What happens when time runs out? We are priced out forever? I am shaking in my boots. Logic dictates if I make above the average income in Vancouver, I should eventually be able to afford at least an average home in an average location. Just not now as we are in a bubble. And as jesse said, the longer I wait the bigger my down payment will be.


I don't think many people buying now are speculators. As far as I am concerned a speculator is someone who buys a home in order to sell later at a higher value. Most real estate "experts" (agents) are predicting flat to moderate price increases. And that is was agents are predicting! They usually have the rosiest outlooks on the housing market. Even the most lazy speculator would check to see what they say and realize that the double digit price increases are over.

I think that most people buying now are simply the people who havent been buying in the past year. Sales from July 08 to March 09 were pretty low. This is partially due to the speculators getting out of the market and partially because every second news story was economy armageddon. Everyone thinking of buying a home probably decided to put any long term financial decisions on hold and see how this played out. Now that the news is showing signs of recovery (probably green shoots, time will tell) everyone thinks all will be great and are back on the home buying train. And they are cheered on by low interest rates. Once the would be buyers of last year are all moved around and interest rates do a bit of an up-tick, I am confident the price declines will continue.

jesse said...

"I don't think many people buying now are speculators."

From a financial perspective, they most certainly are.

JimTan said...

"From a financial perspective, they most certainly are."


That's just your opinion. What's your track record been like?

jesse said...

Ahh jimtan, the definition of speculation is when cash flows do not in themselves provide enough of a return compared to other similar investments, meaning capital gains are required to make the shortfall.

My track record is irrelevant when I'm using a widely accepted definition of speculation. But perhaps you have a different definition. Using my definition, though, my statements are consistent.

I invested in a popcorn popper. A little guilty splurge just for me but it turns out it will pay back manifold over the next 3-5 years. It has returned 4X so far, compared to the microwave stuff. In short, my personal popcorn consumption business is doing pretty well thanks very much.

Unknown said...

Interestingly, this spring's bulls weren't able to push the benchmark past last years highs, even with the 30% drop in financing costs (fish, 2009).

I would think that this could be legitimately interpreted as a sign of market weakness- in the big picture.

If the market is as strong as some suggest, it would seem that the unprecedented reduction in financing costs should have been an antecedent that led to prices which would have easily blown by the previous highs.

mohican said...

jesse - LOL - popcorn investment

Now if only you thought like a Goldman Sachs executive and set up a OTC swap market to take advantage of the arbitrage opportunities between microwave popcorn and pop-it-yourself popcorn. You'd be stinkin' rich!

A recipe for disaster: Find nickel and dime profit opportunities add copious amounts of leverage, mix in random incomprehensible social complexities and slow cook for 5- 10 years and you get the modern day financial markets.

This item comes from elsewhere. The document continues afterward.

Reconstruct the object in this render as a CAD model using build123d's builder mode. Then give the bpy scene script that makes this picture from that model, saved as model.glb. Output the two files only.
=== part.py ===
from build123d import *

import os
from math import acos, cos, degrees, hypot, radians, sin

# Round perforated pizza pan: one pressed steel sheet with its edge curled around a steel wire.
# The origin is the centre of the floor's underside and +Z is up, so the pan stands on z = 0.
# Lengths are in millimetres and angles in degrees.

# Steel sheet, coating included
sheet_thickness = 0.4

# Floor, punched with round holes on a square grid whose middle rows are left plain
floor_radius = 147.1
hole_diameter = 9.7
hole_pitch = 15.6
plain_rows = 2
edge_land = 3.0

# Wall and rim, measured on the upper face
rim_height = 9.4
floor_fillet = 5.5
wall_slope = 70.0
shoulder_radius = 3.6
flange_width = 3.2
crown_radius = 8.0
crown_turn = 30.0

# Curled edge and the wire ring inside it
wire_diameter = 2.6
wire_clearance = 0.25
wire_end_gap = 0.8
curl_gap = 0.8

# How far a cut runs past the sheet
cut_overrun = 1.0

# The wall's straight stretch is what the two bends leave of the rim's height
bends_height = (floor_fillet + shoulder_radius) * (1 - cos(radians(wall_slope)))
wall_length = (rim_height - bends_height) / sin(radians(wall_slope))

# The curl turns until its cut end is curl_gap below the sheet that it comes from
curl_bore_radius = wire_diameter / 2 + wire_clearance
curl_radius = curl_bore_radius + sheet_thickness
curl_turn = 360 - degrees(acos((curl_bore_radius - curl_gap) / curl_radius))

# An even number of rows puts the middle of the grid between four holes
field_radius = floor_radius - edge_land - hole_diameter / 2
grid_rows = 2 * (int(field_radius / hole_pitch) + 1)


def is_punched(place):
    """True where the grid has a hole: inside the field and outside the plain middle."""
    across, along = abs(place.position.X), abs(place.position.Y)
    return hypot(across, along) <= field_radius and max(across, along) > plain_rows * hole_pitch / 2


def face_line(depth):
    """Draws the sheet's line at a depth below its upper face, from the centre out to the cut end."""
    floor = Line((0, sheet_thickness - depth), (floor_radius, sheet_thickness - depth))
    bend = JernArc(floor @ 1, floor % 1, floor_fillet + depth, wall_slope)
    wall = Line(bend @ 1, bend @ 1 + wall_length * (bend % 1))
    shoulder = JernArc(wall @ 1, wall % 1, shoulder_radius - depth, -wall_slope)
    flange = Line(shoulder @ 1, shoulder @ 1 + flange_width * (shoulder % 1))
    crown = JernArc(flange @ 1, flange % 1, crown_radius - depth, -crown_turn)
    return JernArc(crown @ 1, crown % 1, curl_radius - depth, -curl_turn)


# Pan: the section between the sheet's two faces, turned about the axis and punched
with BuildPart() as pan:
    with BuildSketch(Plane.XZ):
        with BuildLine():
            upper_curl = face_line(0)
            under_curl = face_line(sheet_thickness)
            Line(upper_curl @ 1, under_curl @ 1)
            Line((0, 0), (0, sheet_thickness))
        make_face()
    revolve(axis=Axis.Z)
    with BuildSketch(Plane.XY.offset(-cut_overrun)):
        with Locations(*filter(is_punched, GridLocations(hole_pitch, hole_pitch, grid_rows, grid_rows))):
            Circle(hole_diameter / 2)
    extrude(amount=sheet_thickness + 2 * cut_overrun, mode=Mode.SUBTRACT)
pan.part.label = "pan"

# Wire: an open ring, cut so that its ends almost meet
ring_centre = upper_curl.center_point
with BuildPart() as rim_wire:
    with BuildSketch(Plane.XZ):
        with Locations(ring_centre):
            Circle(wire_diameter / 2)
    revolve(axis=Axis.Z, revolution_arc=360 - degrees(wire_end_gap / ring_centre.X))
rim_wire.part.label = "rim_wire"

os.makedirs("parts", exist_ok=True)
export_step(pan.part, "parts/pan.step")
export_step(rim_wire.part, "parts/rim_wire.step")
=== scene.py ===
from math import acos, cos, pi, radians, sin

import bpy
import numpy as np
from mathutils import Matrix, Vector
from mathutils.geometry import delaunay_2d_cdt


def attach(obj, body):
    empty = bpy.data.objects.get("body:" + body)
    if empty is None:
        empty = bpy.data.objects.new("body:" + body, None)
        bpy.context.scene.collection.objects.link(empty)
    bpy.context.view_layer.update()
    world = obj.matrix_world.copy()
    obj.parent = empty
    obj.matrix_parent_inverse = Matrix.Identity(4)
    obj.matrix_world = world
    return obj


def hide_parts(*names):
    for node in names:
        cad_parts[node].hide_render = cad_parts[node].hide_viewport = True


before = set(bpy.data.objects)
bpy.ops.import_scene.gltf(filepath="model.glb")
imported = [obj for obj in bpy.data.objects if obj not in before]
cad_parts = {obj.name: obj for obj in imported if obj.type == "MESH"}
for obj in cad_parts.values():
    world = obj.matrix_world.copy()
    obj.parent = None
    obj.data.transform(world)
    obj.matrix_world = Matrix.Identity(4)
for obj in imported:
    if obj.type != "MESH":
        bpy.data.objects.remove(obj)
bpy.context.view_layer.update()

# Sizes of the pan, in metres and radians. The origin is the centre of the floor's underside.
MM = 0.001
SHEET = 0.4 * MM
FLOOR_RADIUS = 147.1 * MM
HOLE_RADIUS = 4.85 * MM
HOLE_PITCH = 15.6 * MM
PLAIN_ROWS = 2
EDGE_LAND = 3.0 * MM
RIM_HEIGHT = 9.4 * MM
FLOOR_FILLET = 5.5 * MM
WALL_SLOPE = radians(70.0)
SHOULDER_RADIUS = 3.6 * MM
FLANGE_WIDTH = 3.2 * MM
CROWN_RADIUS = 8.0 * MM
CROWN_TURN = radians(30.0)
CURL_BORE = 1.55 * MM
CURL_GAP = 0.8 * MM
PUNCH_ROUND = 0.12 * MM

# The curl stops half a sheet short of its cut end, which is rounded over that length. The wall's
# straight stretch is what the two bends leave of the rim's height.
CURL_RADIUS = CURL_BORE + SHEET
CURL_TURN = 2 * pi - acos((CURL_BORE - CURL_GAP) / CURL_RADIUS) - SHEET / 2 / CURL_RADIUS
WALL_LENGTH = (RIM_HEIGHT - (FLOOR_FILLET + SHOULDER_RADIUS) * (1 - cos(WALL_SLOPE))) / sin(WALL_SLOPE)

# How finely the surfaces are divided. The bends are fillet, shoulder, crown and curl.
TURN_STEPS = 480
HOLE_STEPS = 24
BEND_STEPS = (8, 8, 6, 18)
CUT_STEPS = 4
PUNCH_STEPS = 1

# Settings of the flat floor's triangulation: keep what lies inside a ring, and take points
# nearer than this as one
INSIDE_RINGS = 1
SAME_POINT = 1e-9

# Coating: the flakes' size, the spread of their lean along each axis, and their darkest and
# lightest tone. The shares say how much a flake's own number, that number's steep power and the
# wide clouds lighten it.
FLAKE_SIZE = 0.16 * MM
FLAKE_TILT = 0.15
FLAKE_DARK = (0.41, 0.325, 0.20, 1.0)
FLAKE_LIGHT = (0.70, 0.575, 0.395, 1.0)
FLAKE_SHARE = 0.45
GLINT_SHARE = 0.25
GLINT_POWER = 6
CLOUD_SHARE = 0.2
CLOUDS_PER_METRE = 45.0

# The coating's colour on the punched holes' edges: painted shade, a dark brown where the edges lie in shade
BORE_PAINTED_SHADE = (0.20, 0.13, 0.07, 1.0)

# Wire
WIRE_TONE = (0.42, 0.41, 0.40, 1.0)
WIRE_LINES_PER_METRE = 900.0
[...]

Jimtan still fails to understand that it is not about being right or wrong so much as it is about risk mitigation and the personal assignation of risk probabilities to certain outcomes. Your average 'bear' for instance, likely feels fairly attached to his/her down-payment monies and does not assign a high value to personal property ownership. He/she may also feel that the risk of property prices falling is much higher than the risk of property prices rising. As such he/she is willing to wait and rent in the meantime, all the while understanding that he/she is taking on the risk of property prices rising and although the assessment of the risks may turn out to be inaccurate, he/she is content to rent and save more money for the future in the meantime.

I personally assign a much higher probability on further property price drops than continued price appreciation - over the next 3-5 years in the Vancouver area.

Unknown said...


They are definently taking risks, but I don't think most people realize it. They just go to the bank, the bank gives them a number, and they buy a house as close to that number as they can find.

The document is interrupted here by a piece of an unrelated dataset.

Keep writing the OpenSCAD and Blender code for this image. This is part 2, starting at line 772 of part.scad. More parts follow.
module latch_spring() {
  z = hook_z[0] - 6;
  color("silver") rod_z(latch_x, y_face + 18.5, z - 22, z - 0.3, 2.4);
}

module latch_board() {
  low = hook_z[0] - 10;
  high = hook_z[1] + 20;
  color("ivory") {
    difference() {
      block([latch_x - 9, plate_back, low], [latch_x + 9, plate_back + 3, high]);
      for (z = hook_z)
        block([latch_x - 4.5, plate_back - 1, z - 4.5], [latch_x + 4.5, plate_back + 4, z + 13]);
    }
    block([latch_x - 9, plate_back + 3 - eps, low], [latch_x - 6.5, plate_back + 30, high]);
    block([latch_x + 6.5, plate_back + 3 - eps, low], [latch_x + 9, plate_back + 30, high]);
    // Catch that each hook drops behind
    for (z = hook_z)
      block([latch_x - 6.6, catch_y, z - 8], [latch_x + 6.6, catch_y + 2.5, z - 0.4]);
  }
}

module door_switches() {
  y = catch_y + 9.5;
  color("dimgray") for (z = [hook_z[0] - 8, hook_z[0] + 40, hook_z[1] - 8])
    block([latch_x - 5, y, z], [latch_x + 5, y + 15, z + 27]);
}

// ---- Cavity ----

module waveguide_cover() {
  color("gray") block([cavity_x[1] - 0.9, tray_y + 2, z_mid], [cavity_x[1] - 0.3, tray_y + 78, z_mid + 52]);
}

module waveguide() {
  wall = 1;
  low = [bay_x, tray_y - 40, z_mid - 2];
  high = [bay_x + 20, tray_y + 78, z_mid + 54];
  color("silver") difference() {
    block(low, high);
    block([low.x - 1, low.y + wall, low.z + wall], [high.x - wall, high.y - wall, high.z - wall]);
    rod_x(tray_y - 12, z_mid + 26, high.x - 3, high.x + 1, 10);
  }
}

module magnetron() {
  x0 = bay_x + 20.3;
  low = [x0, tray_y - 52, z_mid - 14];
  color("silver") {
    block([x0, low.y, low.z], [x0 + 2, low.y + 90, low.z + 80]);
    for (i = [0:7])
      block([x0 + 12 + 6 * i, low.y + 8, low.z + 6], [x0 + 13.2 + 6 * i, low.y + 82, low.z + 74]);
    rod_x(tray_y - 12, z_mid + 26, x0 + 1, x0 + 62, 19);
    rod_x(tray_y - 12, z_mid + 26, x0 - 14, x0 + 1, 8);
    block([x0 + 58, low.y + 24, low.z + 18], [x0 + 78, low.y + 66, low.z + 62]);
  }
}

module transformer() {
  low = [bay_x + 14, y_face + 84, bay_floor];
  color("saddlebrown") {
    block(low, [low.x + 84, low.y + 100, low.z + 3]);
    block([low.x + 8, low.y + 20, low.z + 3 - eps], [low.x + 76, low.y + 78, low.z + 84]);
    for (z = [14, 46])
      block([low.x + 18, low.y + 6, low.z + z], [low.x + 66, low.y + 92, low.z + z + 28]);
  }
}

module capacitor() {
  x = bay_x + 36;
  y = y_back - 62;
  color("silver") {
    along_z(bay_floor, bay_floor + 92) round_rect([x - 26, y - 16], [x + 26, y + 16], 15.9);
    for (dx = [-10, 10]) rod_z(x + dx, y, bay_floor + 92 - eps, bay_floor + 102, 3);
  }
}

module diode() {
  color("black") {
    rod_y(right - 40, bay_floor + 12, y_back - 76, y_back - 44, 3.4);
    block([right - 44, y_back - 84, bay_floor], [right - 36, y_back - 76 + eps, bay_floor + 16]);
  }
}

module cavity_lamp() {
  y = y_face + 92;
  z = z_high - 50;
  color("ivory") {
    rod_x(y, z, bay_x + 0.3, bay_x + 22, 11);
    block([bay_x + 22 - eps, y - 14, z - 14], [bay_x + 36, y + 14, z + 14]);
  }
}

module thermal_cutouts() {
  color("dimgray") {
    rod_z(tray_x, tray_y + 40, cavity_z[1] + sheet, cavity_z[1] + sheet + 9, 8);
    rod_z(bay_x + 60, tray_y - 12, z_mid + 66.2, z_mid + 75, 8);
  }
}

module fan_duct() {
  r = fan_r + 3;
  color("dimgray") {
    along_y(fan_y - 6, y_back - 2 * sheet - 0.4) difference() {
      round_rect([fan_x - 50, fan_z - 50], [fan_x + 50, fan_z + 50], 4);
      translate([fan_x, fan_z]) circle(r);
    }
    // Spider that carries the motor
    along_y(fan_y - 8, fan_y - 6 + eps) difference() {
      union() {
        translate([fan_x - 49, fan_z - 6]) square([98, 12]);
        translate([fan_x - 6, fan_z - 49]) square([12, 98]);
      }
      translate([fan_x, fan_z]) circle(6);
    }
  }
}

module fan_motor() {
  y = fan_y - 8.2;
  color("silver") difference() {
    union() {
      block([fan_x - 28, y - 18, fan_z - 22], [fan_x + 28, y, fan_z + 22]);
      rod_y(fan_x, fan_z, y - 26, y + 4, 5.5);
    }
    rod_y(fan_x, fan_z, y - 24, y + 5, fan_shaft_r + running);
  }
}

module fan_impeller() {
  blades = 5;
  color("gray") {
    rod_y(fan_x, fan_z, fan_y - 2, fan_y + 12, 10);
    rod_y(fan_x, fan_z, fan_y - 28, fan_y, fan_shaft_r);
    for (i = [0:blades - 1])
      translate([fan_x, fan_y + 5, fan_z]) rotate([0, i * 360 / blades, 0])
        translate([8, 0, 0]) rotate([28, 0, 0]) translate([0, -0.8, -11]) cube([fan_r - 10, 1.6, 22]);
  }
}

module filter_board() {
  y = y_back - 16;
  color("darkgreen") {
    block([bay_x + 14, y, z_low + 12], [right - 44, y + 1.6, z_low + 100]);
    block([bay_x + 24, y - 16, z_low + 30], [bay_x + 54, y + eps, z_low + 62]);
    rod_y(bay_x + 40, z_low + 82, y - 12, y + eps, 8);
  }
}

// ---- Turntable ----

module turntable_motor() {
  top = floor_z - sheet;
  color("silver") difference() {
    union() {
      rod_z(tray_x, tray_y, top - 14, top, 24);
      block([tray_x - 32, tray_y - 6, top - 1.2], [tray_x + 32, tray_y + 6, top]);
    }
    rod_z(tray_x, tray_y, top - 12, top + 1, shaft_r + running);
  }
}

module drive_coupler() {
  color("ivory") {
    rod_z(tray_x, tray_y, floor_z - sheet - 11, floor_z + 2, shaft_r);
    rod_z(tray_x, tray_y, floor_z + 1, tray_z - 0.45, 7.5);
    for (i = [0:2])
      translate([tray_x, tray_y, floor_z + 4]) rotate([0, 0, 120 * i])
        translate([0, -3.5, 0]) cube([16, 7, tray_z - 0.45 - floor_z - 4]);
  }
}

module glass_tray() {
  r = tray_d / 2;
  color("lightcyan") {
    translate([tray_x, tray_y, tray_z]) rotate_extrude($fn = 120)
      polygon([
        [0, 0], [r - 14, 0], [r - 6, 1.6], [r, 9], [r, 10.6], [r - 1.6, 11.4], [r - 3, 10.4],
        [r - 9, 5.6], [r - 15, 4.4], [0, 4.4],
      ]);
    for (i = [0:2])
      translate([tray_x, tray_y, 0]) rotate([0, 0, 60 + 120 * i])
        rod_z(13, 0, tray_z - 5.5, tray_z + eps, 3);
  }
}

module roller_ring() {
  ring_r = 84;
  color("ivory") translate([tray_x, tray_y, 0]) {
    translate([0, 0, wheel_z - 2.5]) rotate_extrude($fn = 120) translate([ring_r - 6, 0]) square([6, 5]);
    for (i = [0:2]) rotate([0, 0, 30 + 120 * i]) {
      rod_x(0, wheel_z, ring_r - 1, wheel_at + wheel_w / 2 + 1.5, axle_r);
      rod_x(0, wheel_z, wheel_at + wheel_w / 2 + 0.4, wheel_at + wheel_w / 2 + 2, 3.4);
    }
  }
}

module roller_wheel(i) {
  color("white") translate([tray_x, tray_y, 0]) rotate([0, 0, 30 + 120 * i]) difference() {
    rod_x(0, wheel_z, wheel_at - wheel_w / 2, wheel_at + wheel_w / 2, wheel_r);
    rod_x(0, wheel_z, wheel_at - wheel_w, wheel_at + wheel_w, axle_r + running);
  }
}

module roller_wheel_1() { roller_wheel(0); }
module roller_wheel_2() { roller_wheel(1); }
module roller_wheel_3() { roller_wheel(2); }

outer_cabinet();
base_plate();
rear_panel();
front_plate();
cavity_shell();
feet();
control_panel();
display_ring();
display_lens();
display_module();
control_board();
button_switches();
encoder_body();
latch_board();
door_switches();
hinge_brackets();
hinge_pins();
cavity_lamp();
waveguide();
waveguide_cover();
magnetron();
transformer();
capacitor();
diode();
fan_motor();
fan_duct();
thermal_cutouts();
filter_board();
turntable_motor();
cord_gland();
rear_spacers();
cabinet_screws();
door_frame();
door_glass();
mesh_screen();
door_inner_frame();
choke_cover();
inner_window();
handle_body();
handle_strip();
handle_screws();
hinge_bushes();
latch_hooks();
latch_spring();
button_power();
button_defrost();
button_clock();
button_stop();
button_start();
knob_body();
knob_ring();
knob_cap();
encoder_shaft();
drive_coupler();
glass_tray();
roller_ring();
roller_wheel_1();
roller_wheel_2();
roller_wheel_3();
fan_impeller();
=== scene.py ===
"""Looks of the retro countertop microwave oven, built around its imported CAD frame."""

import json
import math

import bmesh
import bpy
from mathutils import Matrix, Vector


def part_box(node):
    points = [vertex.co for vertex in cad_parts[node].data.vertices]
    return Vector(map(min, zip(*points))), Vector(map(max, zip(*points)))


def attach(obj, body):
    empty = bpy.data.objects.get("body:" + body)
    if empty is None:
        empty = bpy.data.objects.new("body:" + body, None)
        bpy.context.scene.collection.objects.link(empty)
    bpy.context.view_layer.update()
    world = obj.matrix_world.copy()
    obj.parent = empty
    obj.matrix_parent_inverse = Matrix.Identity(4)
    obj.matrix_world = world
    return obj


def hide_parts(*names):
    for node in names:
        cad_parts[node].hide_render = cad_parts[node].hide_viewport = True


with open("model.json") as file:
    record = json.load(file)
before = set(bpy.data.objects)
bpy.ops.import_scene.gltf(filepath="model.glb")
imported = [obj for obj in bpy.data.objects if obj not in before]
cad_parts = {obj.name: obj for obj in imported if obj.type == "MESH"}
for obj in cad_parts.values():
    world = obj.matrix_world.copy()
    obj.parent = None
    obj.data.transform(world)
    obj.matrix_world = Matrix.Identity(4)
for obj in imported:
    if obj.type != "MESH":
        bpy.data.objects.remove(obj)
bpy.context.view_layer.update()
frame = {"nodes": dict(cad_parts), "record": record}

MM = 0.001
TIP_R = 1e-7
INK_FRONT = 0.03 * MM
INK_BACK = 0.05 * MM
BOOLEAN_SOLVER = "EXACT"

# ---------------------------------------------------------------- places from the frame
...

From a financial perspective this is a bad idea. They don't consider the interest rates rising or the value falling, they just want to own a home because they are taught owning is the best idea from a young age. Also this is the first price drop people in their late 20s have seen since they started paying attention.

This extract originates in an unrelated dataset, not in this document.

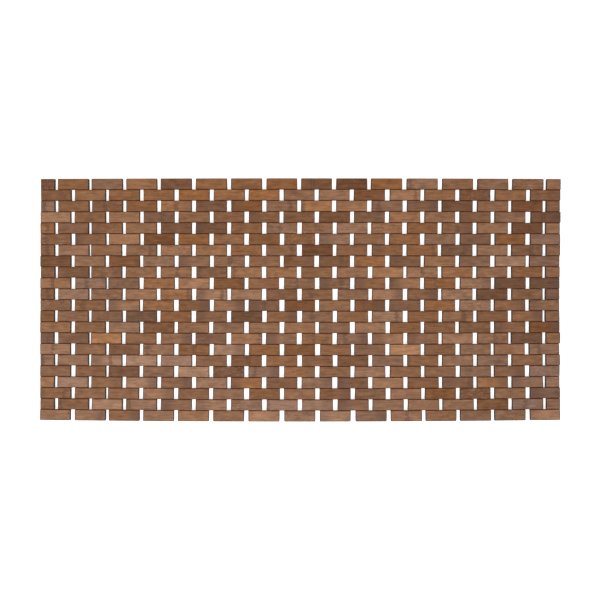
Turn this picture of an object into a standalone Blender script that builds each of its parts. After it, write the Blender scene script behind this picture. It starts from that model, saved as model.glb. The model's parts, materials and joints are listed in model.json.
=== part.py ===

Do they think prices will continue to rise? Probably, but I dont think they are relying on this assumption to earn money, they just want to own a place.

Using your definition of speculation I would agree with you.

mike said...

Going forward, unemployment will have a greater impact than increasing interest rates.

With Olympic projects finishing up, and no other sector to pick up the slack, I foresee no new source of employment... other than the same old -- more government spending.